Exhaustion seeps out of these short, tense lines, even the language sagging under the weight of all this experience—suicidalness, an awkward word, captures bone-tired discomfort of deciding whether or not one should take one’s life (“You might as well live,” as Dorothy Parker darkly joked in her own poem about the subject). In Beckomberga, Jim describes this twilight zone of indecision, characterizing his drinking as “a case of ensuring at all times that you were at exactly the right distance between life and death, so far from life that you began to resemble a dead person . . . Everything I did related to death, but I made sure that I was still at just the right distance from it.” Here, too, time is suspended: Jim is alive, but it’s a life that is lived as though he were not conscious, as though he had no future.
Mental illness and addiction are issues that cannot be swept tidily away, but instead will bleed out into family life and public life.
What the above works have in common is that they are about the experiences of writers inside of mental institutions, and the writer will, sooner or later, aestheticize the experience and their surroundings. Beckomberga sidesteps this both by refusing to assign a primary narrator—even the pages that are directly told from the perspective of Jackie are not the dominant narrative; there are too many strands, too many perspectives, and the story is too fragmented, to claim any one voice—and by refusing Jim’s perspective at length beyond occasional paragraphs told as though culled from an interview with his doctor. He is viewed, instead, mostly in the third person, from a distance—through police reports, Jackie’s memories, and conversations—rather than speaking directly to us, his audience.
We sympathize with him, we might even pity him, but we are not fully granted access to his point of view. We instead see exactly just how complicated the question of institutionalization really is, the positives and the negatives that it might have for a patient and their family: though the patient’s behavior might be too much for his or her loved ones, the absence hurts too. Mental illness and addiction are issues that cannot be swept tidily away, but instead will bleed out into family life and public life. “Some argue that the increase in mental illness [since the turn of the century] is simply evidence of the state’s control over citizens,” writes Stridsberg in an early section concerning the history of Beckomberga and its founding, “and that its diagnosis is no more than a hypothesis to explain undesirable behaviour.” The story that follows is one that will, for the most part, complicate that idea.

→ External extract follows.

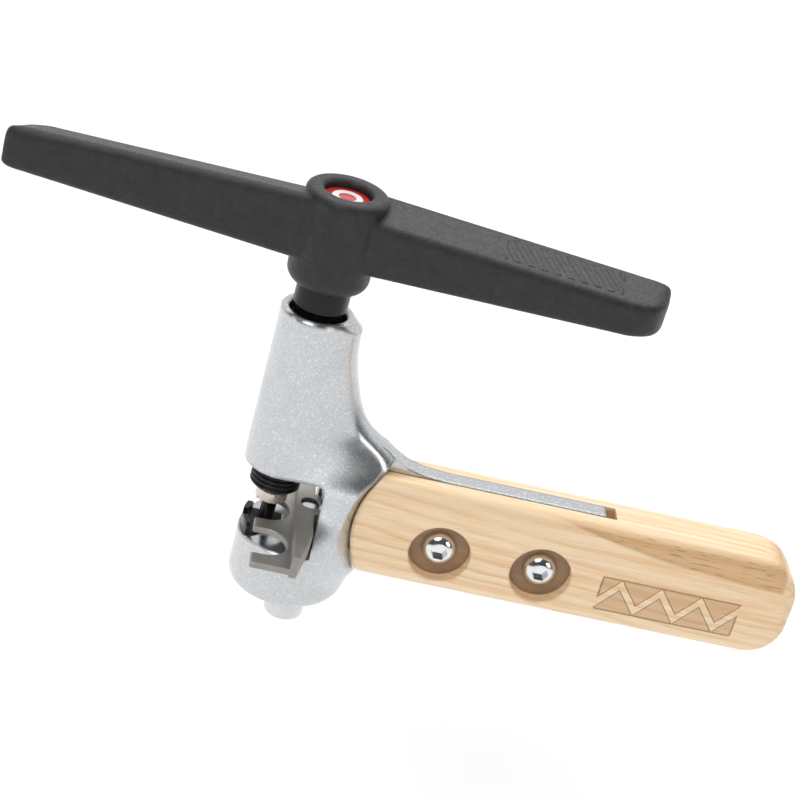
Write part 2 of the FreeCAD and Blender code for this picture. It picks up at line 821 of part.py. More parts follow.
HEAD = DIMENSIONS["bolt_head"]
SHANK = DIMENSIONS["bolt_shank"]
head_profile = [
    (0.0, -FLOOR_Y - 2.2),
    (1.85, -FLOOR_Y - 2.2),
    (HEAD, -FLOOR_Y - 0.35),
    (HEAD, -FLOOR_Y - 0.01),
    (SHANK, -FLOOR_Y - 0.01),
    (SHANK, 3.0),
    (0.0, 3.0),
]
head_dome = {1: (2.95, -FLOOR_Y - 1.55)}
nut_profile = [
    (SHANK + 0.02, -FLOOR_Y + 1.4),
    (2.6, -FLOOR_Y + 1.4),
    (2.6, FLOOR_Y + 0.01),
    (HEAD, FLOOR_Y + 0.01),
    (HEAD, FLOOR_Y + 0.35),
    (1.85, FLOOR_Y + 2.0),
    (0.0, FLOOR_Y + 2.0),
    (0.0, 3.1),
    (SHANK + 0.02, 3.1),
]
nut_dome = {4: (2.95, FLOOR_Y + 1.4)}
bolts = []
nuts = []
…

“Now and then in the bathroom mirror,” Stridsberg writes of Jim, “he glimpses a black sun,” the medieval symbol of melancholia and depression. The image is poetic, again an example of the mind returning to the past, the past folding in on itself. But the meaning it conveys is also something worth considering: that the experiences of Beckomberga’s patients are at once tied to their century’s solution to their problems and yet also rooted in something older, something harder to express. The depressed mind becomes its own kind of institution—more a prison—one that is not kind to itself. The last ward at Beckomberga closed in 1995. The black sun keeps looking.